* Begin Dataset extract *

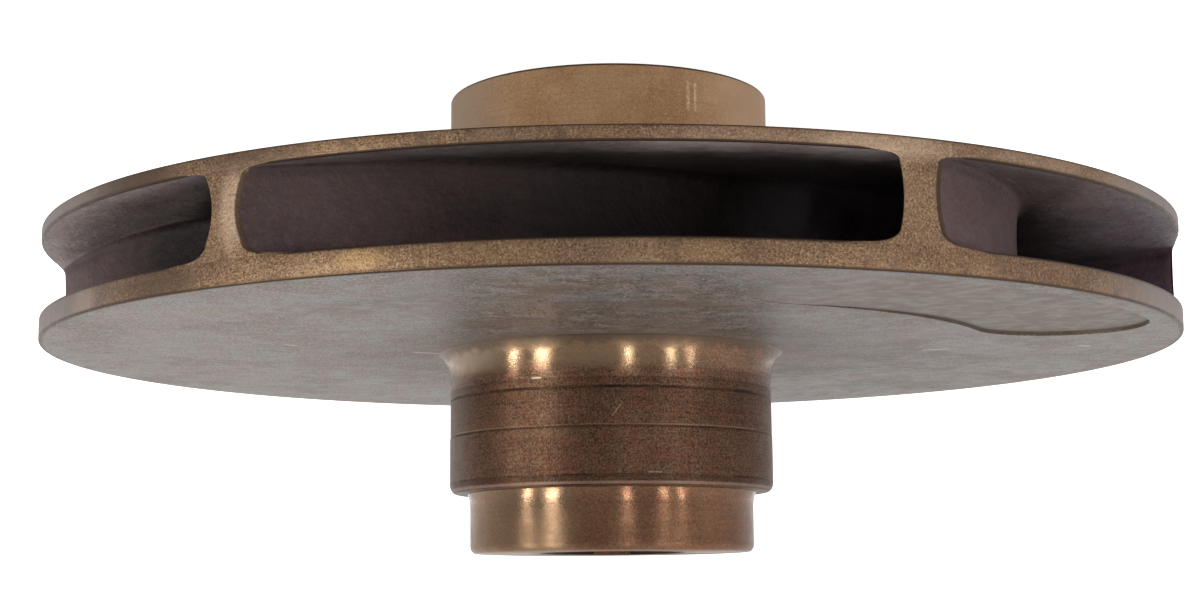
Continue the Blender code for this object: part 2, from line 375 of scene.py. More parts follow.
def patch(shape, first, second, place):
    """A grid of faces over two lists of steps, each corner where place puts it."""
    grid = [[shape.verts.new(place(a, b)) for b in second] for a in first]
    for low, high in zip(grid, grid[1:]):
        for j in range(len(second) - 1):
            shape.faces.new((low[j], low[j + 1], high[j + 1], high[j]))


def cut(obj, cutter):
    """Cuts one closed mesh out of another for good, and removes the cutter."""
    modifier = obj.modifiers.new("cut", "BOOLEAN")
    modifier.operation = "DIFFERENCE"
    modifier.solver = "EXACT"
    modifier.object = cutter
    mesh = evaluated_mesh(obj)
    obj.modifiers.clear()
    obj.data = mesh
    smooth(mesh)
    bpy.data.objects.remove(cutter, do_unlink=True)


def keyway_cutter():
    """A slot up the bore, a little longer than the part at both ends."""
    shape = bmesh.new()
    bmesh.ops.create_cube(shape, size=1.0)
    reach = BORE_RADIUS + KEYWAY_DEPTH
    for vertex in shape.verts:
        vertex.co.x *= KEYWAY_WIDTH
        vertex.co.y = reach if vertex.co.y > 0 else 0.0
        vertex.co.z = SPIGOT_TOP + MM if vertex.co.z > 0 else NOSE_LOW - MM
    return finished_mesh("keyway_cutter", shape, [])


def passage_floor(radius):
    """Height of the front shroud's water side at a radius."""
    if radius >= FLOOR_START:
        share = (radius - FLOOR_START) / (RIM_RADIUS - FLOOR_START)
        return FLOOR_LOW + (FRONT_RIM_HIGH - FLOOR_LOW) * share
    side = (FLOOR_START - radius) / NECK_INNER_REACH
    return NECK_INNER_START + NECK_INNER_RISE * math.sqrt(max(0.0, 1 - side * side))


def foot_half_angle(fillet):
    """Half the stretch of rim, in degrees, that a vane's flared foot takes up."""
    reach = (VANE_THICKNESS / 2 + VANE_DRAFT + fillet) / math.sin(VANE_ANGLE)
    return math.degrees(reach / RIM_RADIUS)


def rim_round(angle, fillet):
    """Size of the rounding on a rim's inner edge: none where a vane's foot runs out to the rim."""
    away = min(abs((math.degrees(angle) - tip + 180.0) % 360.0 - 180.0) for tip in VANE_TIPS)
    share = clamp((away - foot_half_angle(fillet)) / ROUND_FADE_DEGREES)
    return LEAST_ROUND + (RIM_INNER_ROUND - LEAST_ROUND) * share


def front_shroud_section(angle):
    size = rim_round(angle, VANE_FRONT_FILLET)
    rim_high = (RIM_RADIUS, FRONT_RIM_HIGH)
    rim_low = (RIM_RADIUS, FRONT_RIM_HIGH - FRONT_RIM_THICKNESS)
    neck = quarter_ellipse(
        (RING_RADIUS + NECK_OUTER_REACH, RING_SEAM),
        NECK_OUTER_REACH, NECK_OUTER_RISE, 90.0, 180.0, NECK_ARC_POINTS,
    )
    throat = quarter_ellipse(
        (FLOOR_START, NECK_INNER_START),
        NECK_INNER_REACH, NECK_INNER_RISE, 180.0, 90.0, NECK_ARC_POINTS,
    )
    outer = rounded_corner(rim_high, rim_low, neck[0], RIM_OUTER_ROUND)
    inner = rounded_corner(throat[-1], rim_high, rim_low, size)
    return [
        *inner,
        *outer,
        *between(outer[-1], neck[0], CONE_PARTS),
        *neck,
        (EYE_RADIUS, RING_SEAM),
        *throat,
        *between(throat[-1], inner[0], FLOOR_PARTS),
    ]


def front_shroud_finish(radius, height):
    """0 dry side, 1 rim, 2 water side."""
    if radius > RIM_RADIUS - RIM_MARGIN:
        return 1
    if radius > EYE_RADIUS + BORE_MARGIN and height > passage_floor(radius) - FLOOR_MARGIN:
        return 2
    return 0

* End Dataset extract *

Task requirements
Quote the material exactly, leaving nothing out.

Finished exercise
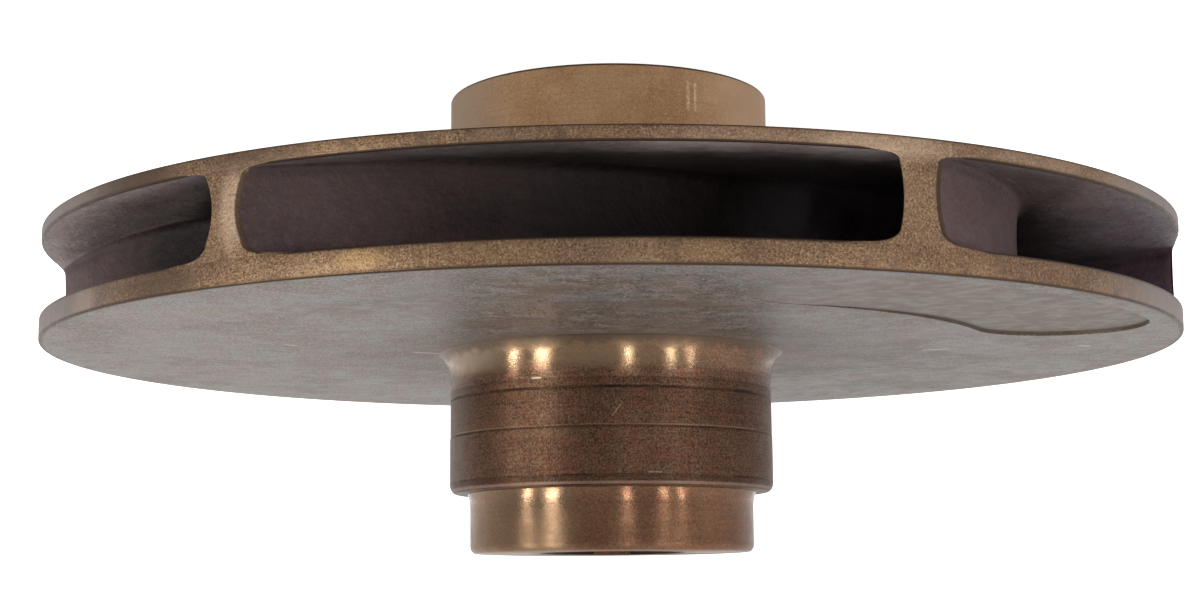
Continue the Blender code for this object: part 2, from line 375 of scene.py. More parts follow.
def patch(shape, first, second, place):
    """A grid of faces over two lists of steps, each corner where place puts it."""
    grid = [[shape.verts.new(place(a, b)) for b in second] for a in first]
    for low, high in zip(grid, grid[1:]):
        for j in range(len(second) - 1):
            shape.faces.new((low[j], low[j + 1], high[j + 1], high[j]))


def cut(obj, cutter):
    """Cuts one closed mesh out of another for good, and removes the cutter."""
    modifier = obj.modifiers.new("cut", "BOOLEAN")
    modifier.operation = "DIFFERENCE"
    modifier.solver = "EXACT"
    modifier.object = cutter
    mesh = evaluated_mesh(obj)
    obj.modifiers.clear()
    obj.data = mesh
    smooth(mesh)
    bpy.data.objects.remove(cutter, do_unlink=True)


def keyway_cutter():
    """A slot up the bore, a little longer than the part at both ends."""
    shape = bmesh.new()
    bmesh.ops.create_cube(shape, size=1.0)
    reach = BORE_RADIUS + KEYWAY_DEPTH
    for vertex in shape.verts:
        vertex.co.x *= KEYWAY_WIDTH
        vertex.co.y = reach if vertex.co.y > 0 else 0.0
        vertex.co.z = SPIGOT_TOP + MM if vertex.co.z > 0 else NOSE_LOW - MM
    return finished_mesh("keyway_cutter", shape, [])


def passage_floor(radius):
    """Height of the front shroud's water side at a radius."""
    if radius >= FLOOR_START:
        share = (radius - FLOOR_START) / (RIM_RADIUS - FLOOR_START)
        return FLOOR_LOW + (FRONT_RIM_HIGH - FLOOR_LOW) * share
    side = (FLOOR_START - radius) / NECK_INNER_REACH
    return NECK_INNER_START + NECK_INNER_RISE * math.sqrt(max(0.0, 1 - side * side))


def foot_half_angle(fillet):
    """Half the stretch of rim, in degrees, that a vane's flared foot takes up."""
    reach = (VANE_THICKNESS / 2 + VANE_DRAFT + fillet) / math.sin(VANE_ANGLE)
    return math.degrees(reach / RIM_RADIUS)


def rim_round(angle, fillet):
    """Size of the rounding on a rim's inner edge: none where a vane's foot runs out to the rim."""
    away = min(abs((math.degrees(angle) - tip + 180.0) % 360.0 - 180.0) for tip in VANE_TIPS)
    share = clamp((away - foot_half_angle(fillet)) / ROUND_FADE_DEGREES)
    return LEAST_ROUND + (RIM_INNER_ROUND - LEAST_ROUND) * share


def front_shroud_section(angle):
    size = rim_round(angle, VANE_FRONT_FILLET)
    rim_high = (RIM_RADIUS, FRONT_RIM_HIGH)
    rim_low = (RIM_RADIUS, FRONT_RIM_HIGH - FRONT_RIM_THICKNESS)
    neck = quarter_ellipse(
        (RING_RADIUS + NECK_OUTER_REACH, RING_SEAM),
        NECK_OUTER_REACH, NECK_OUTER_RISE, 90.0, 180.0, NECK_ARC_POINTS,
    )
    throat = quarter_ellipse(
        (FLOOR_START, NECK_INNER_START),
        NECK_INNER_REACH, NECK_INNER_RISE, 180.0, 90.0, NECK_ARC_POINTS,
    )
    outer = rounded_corner(rim_high, rim_low, neck[0], RIM_OUTER_ROUND)
    inner = rounded_corner(throat[-1], rim_high, rim_low, size)
    return [
        *inner,
        *outer,
        *between(outer[-1], neck[0], CONE_PARTS),
        *neck,
        (EYE_RADIUS, RING_SEAM),
        *throat,
        *between(throat[-1], inner[0], FLOOR_PARTS),
    ]


def front_shroud_finish(radius, height):
    """0 dry side, 1 rim, 2 water side."""
    if radius > RIM_RADIUS - RIM_MARGIN:
        return 1
    if radius > EYE_RADIUS + BORE_MARGIN and height > passage_floor(radius) - FLOOR_MARGIN:
        return 2
    return 0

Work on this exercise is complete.